Critics might point to a 0.9 book-to-bill ratio as a red flag, but this is a calculated slowdown. With tariffs looming, ITRI is deliberately pacing shipments to avoid front-loaded costs. Meanwhile, its backlog acts as a forward-looking earnings buffer, ensuring visibility through 2026.

Zacks Buy Rating: The Numbers Back the Narrative

The Zacks Rank #2 (Buy) isn’t arbitrary. ITRI’s Q1 non-GAAP EPS of $1.52 crushed estimates by 16.9%, marking the fourth straight quarter of earnings beats. Even with revenue missing slightly (up 1% to $607 million), the stock’s 18.8x forward P/E is a steal compared to its peers. The Zacks model sees ITRI’s $5.40 2025 EPS estimate as achievable, especially with Q2 guidance pointing to 12% EPS growth.


The rating also accounts for ITRI’s $1.1 billion cash pile and net debt under $1 billion—a liquidity cushion that gives it room to buy back shares (it’s authorized to repurchase $200 million more) or snap up niche software players to accelerate its Outcomes segment.

Tariff Mitigation: Playing Defense to Win Offense

Tariffs could’ve been a death knell for a hardware-centric firm, but ITRI’s strategies are textbook. It’s regionalizing supply chains, sourcing USMCA-compliant parts from Mexico, and pruning low-margin products. CEO Tom Deitrich’s team has even baked tariff costs into pricing without sacrificing competitiveness. The result? A $15 million annual EBITDA hit is manageable when margins are expanding and cash flow is up 97%.

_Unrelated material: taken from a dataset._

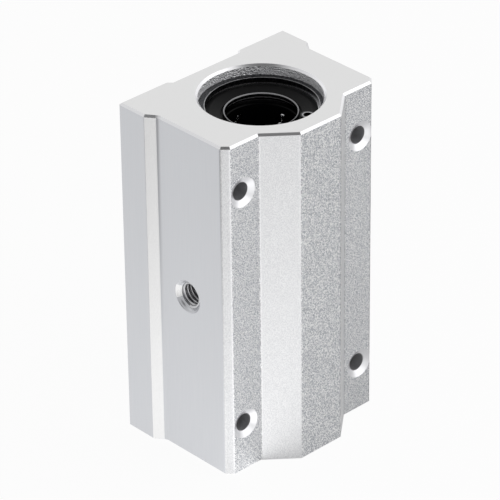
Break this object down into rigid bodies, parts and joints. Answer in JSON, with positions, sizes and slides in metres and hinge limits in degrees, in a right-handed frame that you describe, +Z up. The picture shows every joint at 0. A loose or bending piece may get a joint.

The IntelliFLEX system—a distributed energy resource management tool launched in March 2025—exemplifies the offense. By partnering with Microsoft and NVIDIA to integrate AI into grid operations, ITRI isn’t just defending margins; it’s creating new software revenue streams that will dominate earnings in five years.

The Elephant in the Room: Near-Term Revenue Softness

Yes, Device Solutions and Networked Solutions dipped 1% each. Yes, revenue missed estimates. But here’s the kicker: ITRI’s strategic portfolio pruning means it’s choosing to walk away from low-margin contracts. The decline in legacy electric sales is offset by smart water growth, and delayed Networked Solutions shipments (due to project timing) are a one-time drag, not a trend.

The real story is the $78.5 million Outcomes segment, which now accounts for 13% of total revenue—a 1% increase from last year. That’s software’s share of the pie growing while legacy products shrink. This isn’t a stumble; it’s evolution.

Why Buy Now? The Bull Case in 3 Charts

  1. Margin Momentum: Gross margin at 35.8% is the highest in ITRI’s history. With software’s contribution rising, there’s no ceiling in sight.
  2. Backlog Power: The $4.7 billion backlog is a 12-month revenue run rate—more than enough to fund growth while tariffs fade from headlines.
  3. Cash Flow Machine: Free cash flow hit $67 million in Q1, a 97% surge. With net debt down, this cash isn’t just a buffer—it’s a rocket fuel for acquisitions or dividends.

Final Verdict: ITRI’s Future Is Software, and Software Is the Future

Utilities aren’t just modernizing grids—they’re digitizing them. ITRI’s software-driven Outcomes segment and $4.7 billion backlog are the keys to unlocking this $100 billion market. Even with near-term revenue softness, the structural tailwinds—grid-edge intelligence, AI partnerships, and a Zacks Buy rating—are too strong to ignore.

This isn’t a bet on a cyclical rebound. It’s an investment in the company best positioned to own the energy transition. The margin machine is firing on all cylinders. Get in now—before the market catches up.